As I began to practice this approach, I worried that inviting patients’ input might give the impression I was uncertain and lacking “expertise”. I questioned the theory of dialogical co-learning and was afraid patients wanted a clear “authority”. Contrarily, I found asking for patients’ perceptions and experiences did not undermine trust – it built it. Patients valued being seen as knowledgeable about their own bodies and lives. When asking patient’s perspectives and encouraging a space for partnership, many have leaned in and become co-authors of their clinical plans. Many patients have been explicitly grateful for this approach and found it to be empowering.
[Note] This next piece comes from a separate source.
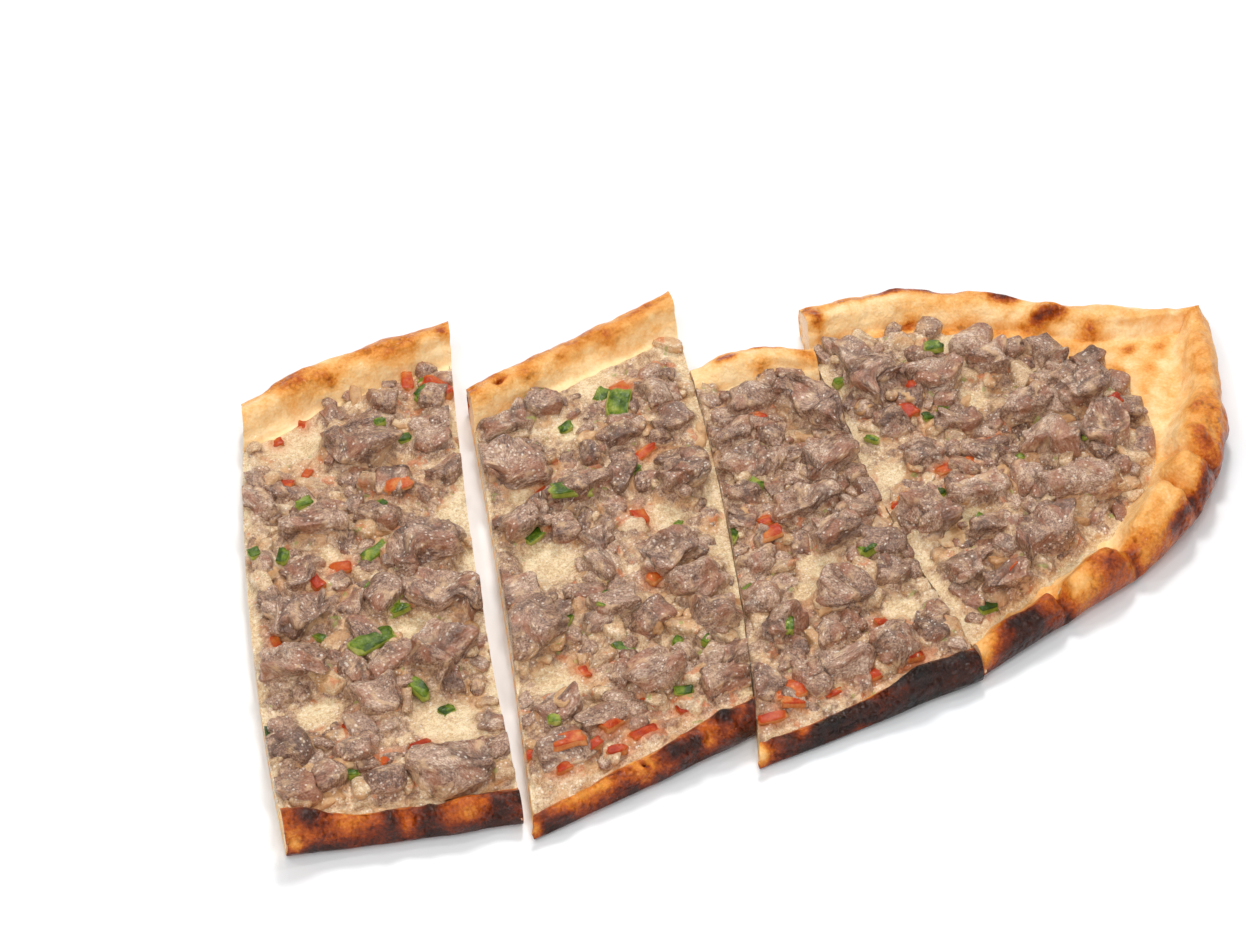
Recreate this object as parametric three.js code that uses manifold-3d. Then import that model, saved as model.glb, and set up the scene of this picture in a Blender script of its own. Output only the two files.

Dialogue as Practice and Ethic
This approach to care has not come without criticism. As I shared this approach with colleagues, some have openly criticized it as clinically inefficient or unnecessary. I acknowledge and appreciate clinical time demands. Nevertheless, I argue that dialogical practice may be more than just a clinical approach. In some circumstances, could it be an ethical requirement – a stance of humility and professionalism that is centered on patients?4 A dialogical approach asks the clinician to relinquish the illusion of total knowledge and instead treat each encounter as an opportunity for mutual learning.
In health professions education and clinical practice, the banking model is prominent. Of course there are reasons for this, including the need to establish an intense understanding of information with precision. Friere argues, though, that the banking model can potentially inhibit critical thinking and problem-solving skills and, instead, foster oppressive, hierarchical structures.1 Friere argues that a dialogical approach can potentially re-humanize the relationship between [clinician and patient], transforming the relationship to with instead of for.1
Pragmatically in a pain-related clinical setting, assuming there are no emergent circumstances with equivocal options available, a dialogical approach includes open-ended questioning, reflective listening, and shared-goal setting with co-development of the meaning of pain. Ethically, it means valuing patients’ perspectives as an integral component in the discovery process, shifting focus of “expertise” from an isolated object that can be banked to an essential, integrated source of meaning within the patient-clinician relationship.
The Bi-directional Adjustment?
As a chiropractic student I thought I needed to become an “expert” at adjusting [spinal manipulation]. However, I perceive the most important adjustments I have made have been relational, not manual. The introduction to Friere’s pedagogy has allowed me to recognize that clinical care, like education, is often something that is built communally, not merely delivered in isolation.
When I enter a clinic room now, I remind myself that both the patient and I are students of the same body and worldly phenomena, both searching for understanding. So much of clinical care has traditionally been centered around an “expert” alleviating pain through knowledge translation and intervention, such as the adjustment [spinal manipulation]. So, I ask, does this clinical care approach need to be reimagined? Perhaps, does the most meaningful adjustment occur when two people meet and are simply willing to learn from one another? Maybe, when we transform this approach we see a new adjustment, and its bi-directional.
Footnotes
Conflicts of Interest: The author has no disclaimers, competing interests, or sources of support or funding to report in the preparation of this manuscript.